::: EXTRACTED RECORDS

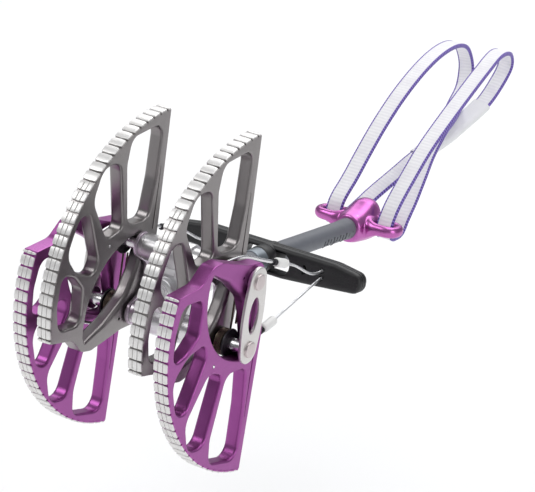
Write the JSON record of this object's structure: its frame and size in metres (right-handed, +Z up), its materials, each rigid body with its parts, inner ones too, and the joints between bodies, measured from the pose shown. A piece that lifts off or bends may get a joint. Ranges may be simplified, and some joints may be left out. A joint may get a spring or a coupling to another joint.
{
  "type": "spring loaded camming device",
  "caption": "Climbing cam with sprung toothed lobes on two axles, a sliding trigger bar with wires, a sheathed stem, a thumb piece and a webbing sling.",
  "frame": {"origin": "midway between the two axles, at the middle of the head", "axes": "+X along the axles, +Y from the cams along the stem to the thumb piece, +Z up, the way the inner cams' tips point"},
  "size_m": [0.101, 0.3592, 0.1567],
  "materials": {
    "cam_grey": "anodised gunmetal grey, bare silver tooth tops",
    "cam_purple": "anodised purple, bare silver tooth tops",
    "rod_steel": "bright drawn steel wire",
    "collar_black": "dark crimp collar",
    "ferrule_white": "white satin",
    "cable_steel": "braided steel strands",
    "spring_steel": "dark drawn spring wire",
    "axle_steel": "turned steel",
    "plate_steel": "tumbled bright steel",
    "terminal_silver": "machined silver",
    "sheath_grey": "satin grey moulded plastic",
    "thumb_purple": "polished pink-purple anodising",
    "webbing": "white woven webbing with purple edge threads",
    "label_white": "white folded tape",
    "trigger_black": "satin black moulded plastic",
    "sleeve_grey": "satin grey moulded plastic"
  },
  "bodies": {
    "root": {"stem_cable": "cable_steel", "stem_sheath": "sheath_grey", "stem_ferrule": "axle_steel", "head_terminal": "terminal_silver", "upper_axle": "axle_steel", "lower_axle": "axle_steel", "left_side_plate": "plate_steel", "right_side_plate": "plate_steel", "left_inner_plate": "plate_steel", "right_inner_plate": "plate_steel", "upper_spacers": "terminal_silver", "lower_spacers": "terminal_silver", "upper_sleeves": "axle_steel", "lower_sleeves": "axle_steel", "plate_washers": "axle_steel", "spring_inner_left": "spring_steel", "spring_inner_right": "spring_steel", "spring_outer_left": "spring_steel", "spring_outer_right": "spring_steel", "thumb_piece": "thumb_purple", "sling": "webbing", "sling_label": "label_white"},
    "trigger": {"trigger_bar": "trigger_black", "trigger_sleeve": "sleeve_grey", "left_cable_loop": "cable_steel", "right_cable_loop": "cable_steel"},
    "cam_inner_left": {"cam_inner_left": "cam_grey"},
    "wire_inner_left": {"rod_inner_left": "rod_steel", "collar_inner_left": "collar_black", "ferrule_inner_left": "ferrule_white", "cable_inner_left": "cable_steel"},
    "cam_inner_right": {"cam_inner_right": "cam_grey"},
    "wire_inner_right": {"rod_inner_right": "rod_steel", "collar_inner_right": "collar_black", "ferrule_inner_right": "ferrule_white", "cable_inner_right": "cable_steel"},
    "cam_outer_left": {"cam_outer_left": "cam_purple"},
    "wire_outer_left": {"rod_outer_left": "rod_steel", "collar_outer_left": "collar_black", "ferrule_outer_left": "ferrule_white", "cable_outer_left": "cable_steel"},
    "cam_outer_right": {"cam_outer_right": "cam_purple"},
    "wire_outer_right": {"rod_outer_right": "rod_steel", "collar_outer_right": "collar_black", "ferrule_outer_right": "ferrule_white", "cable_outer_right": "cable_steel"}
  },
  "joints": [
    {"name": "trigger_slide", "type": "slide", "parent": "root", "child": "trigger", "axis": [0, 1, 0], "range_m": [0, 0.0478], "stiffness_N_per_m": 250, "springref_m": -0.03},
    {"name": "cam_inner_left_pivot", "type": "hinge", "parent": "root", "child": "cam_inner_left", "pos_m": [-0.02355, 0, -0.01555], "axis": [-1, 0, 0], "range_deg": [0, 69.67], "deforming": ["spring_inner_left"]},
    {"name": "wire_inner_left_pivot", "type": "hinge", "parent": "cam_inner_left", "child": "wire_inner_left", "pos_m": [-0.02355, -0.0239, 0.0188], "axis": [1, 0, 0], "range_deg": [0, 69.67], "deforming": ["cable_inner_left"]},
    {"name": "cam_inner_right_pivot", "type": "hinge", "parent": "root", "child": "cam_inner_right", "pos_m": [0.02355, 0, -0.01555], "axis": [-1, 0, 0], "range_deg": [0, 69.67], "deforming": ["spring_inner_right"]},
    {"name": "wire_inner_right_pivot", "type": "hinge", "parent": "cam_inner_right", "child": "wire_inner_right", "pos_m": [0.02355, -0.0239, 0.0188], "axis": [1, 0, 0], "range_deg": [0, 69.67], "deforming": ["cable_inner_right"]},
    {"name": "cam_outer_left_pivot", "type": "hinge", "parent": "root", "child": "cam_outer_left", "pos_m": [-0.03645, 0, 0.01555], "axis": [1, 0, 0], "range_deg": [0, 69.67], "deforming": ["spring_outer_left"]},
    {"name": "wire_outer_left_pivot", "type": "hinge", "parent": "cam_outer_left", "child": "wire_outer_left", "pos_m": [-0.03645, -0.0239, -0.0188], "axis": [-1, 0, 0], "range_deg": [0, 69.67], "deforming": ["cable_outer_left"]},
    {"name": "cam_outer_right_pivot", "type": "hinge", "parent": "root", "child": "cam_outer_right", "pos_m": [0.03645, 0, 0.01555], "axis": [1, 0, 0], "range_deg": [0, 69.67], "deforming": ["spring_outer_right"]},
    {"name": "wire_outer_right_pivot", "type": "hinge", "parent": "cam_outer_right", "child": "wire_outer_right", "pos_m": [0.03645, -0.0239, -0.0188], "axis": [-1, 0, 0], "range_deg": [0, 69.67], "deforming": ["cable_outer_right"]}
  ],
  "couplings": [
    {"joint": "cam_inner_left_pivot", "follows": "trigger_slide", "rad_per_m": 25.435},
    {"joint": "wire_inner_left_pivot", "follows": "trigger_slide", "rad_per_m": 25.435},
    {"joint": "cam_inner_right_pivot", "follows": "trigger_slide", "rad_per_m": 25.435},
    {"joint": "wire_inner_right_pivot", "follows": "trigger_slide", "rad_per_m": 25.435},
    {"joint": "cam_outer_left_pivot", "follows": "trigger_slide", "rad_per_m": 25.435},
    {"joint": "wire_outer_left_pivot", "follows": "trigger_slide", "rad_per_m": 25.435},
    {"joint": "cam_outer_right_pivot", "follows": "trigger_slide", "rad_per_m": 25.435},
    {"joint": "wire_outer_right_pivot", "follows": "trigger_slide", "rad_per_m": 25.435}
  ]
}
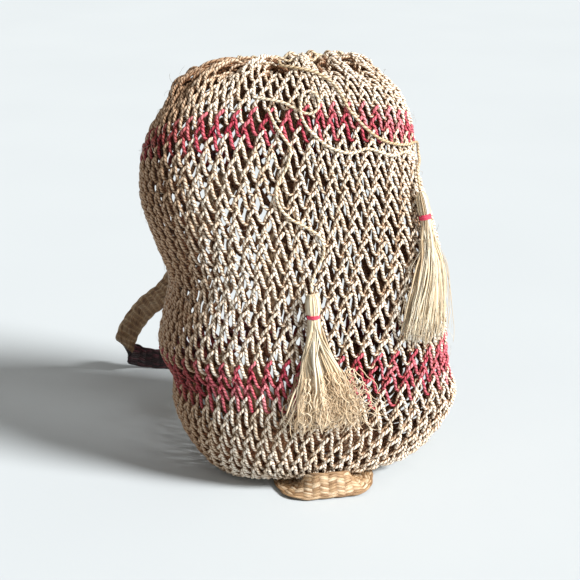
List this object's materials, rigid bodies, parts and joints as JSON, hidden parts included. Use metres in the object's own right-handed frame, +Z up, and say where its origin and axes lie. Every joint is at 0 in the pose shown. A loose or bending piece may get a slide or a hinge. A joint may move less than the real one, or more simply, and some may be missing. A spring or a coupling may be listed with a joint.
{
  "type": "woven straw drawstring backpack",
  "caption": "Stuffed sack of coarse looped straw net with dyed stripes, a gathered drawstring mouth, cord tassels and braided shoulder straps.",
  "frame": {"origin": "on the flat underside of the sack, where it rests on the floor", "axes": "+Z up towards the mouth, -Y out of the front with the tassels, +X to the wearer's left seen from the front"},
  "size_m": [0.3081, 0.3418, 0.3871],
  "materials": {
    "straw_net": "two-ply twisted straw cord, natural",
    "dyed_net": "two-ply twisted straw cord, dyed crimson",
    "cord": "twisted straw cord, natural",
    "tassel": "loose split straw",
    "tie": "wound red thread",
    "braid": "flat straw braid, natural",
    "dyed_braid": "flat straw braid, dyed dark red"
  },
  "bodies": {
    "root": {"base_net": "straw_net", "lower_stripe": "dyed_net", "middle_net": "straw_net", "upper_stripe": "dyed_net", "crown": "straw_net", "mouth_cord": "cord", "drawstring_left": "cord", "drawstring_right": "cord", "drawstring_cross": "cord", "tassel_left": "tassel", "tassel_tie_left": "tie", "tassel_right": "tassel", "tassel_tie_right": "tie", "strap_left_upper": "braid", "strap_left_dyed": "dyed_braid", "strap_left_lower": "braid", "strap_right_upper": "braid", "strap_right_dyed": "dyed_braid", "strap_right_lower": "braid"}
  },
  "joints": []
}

::::::

● **WHAT YOU ARE ASKED TO DO**
Above are lines of data; state how many of them contain the word "from", with no other output.

● **FULL RESPONSE**
3